WORK INSTRUCTIONS: Read the records and gather each line that includes "bodies".

####################

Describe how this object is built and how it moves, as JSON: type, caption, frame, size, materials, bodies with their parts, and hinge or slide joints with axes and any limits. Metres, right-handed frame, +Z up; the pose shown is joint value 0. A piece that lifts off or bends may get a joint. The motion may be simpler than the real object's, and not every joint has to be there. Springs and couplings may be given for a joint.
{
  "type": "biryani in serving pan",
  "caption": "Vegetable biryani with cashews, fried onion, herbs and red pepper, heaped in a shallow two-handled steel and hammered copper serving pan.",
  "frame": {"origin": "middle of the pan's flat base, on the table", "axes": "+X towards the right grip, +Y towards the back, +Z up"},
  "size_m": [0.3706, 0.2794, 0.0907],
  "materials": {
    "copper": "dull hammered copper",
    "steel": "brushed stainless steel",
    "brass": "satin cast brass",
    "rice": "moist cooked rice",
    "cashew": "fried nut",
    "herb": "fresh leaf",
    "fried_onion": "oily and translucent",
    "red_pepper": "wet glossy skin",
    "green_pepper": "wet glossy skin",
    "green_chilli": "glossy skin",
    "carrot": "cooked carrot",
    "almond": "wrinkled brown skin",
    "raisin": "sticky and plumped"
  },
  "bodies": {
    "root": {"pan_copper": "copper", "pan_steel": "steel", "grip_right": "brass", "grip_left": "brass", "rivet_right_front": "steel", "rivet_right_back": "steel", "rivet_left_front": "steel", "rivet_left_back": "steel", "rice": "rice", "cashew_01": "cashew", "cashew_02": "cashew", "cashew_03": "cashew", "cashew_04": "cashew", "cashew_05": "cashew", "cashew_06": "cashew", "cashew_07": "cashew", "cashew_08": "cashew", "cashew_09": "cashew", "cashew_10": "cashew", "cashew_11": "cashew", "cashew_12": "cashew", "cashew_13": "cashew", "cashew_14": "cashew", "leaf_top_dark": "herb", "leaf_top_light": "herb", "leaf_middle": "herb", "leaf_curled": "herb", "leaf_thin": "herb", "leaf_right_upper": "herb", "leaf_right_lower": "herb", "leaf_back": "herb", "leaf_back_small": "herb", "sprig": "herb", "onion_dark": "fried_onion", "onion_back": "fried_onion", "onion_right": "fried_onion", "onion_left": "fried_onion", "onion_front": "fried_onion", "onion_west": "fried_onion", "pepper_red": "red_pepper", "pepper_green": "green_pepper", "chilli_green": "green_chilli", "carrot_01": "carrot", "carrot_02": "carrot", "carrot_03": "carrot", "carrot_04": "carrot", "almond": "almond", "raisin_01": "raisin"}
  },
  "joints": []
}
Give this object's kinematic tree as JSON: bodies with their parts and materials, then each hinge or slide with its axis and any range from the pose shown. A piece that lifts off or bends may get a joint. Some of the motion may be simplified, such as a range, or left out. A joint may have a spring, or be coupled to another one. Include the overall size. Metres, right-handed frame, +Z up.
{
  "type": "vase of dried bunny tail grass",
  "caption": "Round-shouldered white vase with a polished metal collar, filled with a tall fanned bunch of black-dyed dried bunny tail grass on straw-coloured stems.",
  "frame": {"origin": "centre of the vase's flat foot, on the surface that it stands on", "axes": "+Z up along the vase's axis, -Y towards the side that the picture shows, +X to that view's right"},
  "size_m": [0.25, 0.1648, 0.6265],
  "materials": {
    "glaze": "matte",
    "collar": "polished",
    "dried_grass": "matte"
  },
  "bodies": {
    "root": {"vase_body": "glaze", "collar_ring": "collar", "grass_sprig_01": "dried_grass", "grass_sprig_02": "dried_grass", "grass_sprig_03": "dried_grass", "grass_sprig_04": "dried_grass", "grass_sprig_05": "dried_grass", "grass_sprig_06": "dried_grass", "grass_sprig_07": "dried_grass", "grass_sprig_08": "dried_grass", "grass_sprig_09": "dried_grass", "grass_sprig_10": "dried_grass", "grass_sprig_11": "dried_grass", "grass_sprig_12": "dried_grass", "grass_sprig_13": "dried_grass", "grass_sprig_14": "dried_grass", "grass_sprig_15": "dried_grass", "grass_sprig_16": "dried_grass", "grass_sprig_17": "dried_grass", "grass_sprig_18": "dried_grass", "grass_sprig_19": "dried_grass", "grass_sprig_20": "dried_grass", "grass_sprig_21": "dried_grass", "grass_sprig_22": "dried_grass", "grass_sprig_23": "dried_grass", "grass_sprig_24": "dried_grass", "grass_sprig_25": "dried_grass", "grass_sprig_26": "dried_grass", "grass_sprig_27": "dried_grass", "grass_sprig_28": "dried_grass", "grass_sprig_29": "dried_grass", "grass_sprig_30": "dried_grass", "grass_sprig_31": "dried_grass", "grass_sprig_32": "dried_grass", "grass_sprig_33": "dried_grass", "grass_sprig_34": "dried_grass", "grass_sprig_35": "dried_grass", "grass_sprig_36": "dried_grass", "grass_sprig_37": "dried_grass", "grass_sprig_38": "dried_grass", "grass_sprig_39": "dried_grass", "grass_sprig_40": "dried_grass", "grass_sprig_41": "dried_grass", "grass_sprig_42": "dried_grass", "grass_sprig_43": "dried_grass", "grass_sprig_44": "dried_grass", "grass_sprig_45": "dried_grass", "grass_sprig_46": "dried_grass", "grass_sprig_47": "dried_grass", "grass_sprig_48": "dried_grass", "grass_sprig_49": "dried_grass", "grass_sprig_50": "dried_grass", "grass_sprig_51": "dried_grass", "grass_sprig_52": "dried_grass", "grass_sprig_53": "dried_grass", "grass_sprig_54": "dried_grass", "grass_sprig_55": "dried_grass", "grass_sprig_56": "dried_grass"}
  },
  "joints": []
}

####################

RESPONSE:
Describe how this object is built and how it moves, as JSON: type, caption, frame, size, materials, bodies with their parts, and hinge or slide joints with axes and any limits. Metres, right-handed frame, +Z up; the pose shown is joint value 0. A piece that lifts off or bends may get a joint. The motion may be simpler than the real object's, and not every joint has to be there. Springs and couplings may be given for a joint.
  "bodies": {
Give this object's kinematic tree as JSON: bodies with their parts and materials, then each hinge or slide with its axis and any range from the pose shown. A piece that lifts off or bends may get a joint. Some of the motion may be simplified, such as a range, or left out. A joint may have a spring, or be coupled to another one. Include the overall size. Metres, right-handed frame, +Z up.
  "bodies": {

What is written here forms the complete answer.